On 3/25/2021 4:30 PM, Alain Fournier wrote:
Has anyone heard anything about what caused the premature relaunch of
SN10. Relaunches are usually after much more than a few minutes or
within a few seconds of landing (for the relaunches of the SN10 type
leading to RUD).


Nothing specific, but there was rampant speculation out there that
either a connection line or the main propellant methane tank itself
became damaged because of the hard landing causing an uncontrolled
methane leak that eventually accumulated enough around the damaged
rocket that was set off by an extant fire that started on the way back
down prior to landing and was never completely extinguished. The root
cause of that fire also remains a mystery.

Another line of speculation thought that perhaps the tank let go due to
structure failure first *before* the explosion that was subsequent.

As for the cause of the hard landing itself, Elon has tweeted about
that, you can read the whole thing he

https://www.teslarati.com/spacex-sta...ion-explained/


Several design changes in the works for SN11. I suspect a total re-think
of the helium pressurization setup for the header tanks. Perhaps some
new form of autogenous pressurization, along the lines of a cascade dual
pressurization scheme, whereby the header tanks are placed under higher
pressure than before from the engines and then that is used to prevent
ullage slosh, while the engines are off during the belly flop. Not sure
why Elon went the helium route in the first place on SN9/SN10. It's
going to be more complex in some ways than the helium scheme but
hopefully and somewhat un-intuitively more reliable.


I'm wondering, will this lead to something like don't start servicing a
Starship less than several hours after landing to let the engines cool
down or what not. Or maybe it will lead to keep this valve closed after
landing.


Some have speculated on flaring the methane after landing. Which would
look incredibly cool (I mean hot, heh). When I was a kid, seeing the
verniers firing on the old Atlas was one of the coolest (hotest?)
features of an Atlas launch in my opinion at the time:

https://i1.wp.com/everydayastronaut....-Thrusters.jpg


Having the methane flared off would look similar, but on an otherwise
stationary Starship.


If SpaceX ends up delaying servicing returning vehicles for several
hours, it isn't really a big deal. But still, they seem to want to go
for a very rapid turnaround, so if they could trim those several hours
from the refurbishment time, it can make it even more cool.
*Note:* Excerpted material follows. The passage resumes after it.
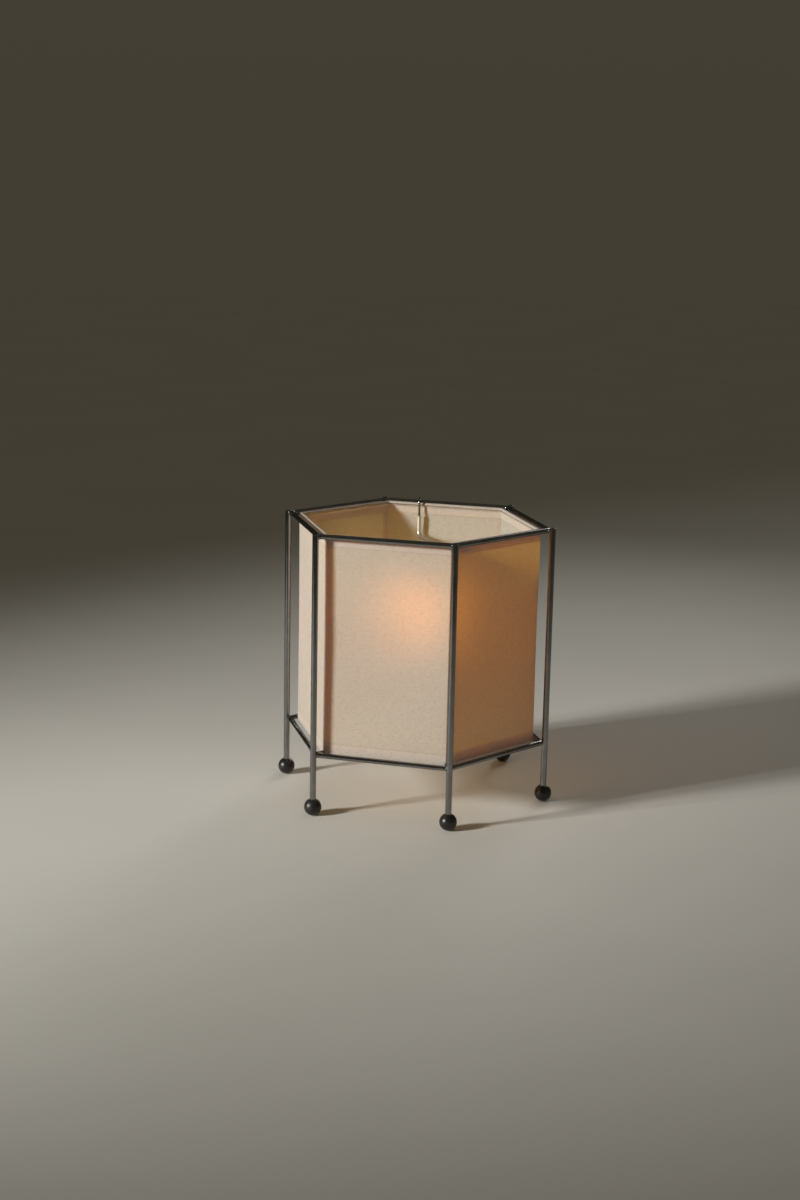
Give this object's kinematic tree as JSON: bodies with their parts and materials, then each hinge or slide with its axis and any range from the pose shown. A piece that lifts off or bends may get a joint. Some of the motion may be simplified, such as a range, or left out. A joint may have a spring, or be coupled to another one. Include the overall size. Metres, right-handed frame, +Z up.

Flaring off the methane would be even more hot. :-) Might be not only
the quickest way to depress the tanks but also the safest! Methane wants
to misbehave a bit after agitation. Not as bad as hydrogen, but he's not
trying to land a hydrogen rocket.

Dave

  #3  
Old March 26th 21, 06:48 AM posted to sci.space.policy
snidely
external usenet poster
 
Posts: 1,303
Default SN10

David Spain pounded on thar keyboard to tell us

Several design changes in the works for SN11.


SN11? Probably not any major change. SN15 is supposed to be the 1.1
release.

I suspect a total re-think of
the helium pressurization setup for the header tanks. Perhaps some new form
of autogenous pressurization, along the lines of a cascade dual
pressurization scheme, whereby the header tanks are placed under higher
pressure than before from the engines and then that is used to prevent ullage
slosh, while the engines are off during the belly flop. Not sure why Elon
went the helium route in the first place on SN9/SN10. It's going to be more
complex in some ways than the helium scheme but hopefully and somewhat
un-intuitively more reliable.


It was a quick fix to the low header pressure problem of SN8, of
course. And it wasn't so supposed to be the permanent fix, so SN15
could be a *revised* autogenous pressurization scheme; after all,
they've had 3 months to do fresh engineering.

/dps

--
"This is all very fine, but let us not be carried away be excitement,
but ask calmly, how does this person feel about in in his cooler
moments next day, with six or seven thousand feet of snow and stuff on
top of him?"
_Roughing It_, Mark Twain.
  #4  
Old March 28th 21, 05:53 PM posted to sci.space.policy
Douglas Eagleson[_2_]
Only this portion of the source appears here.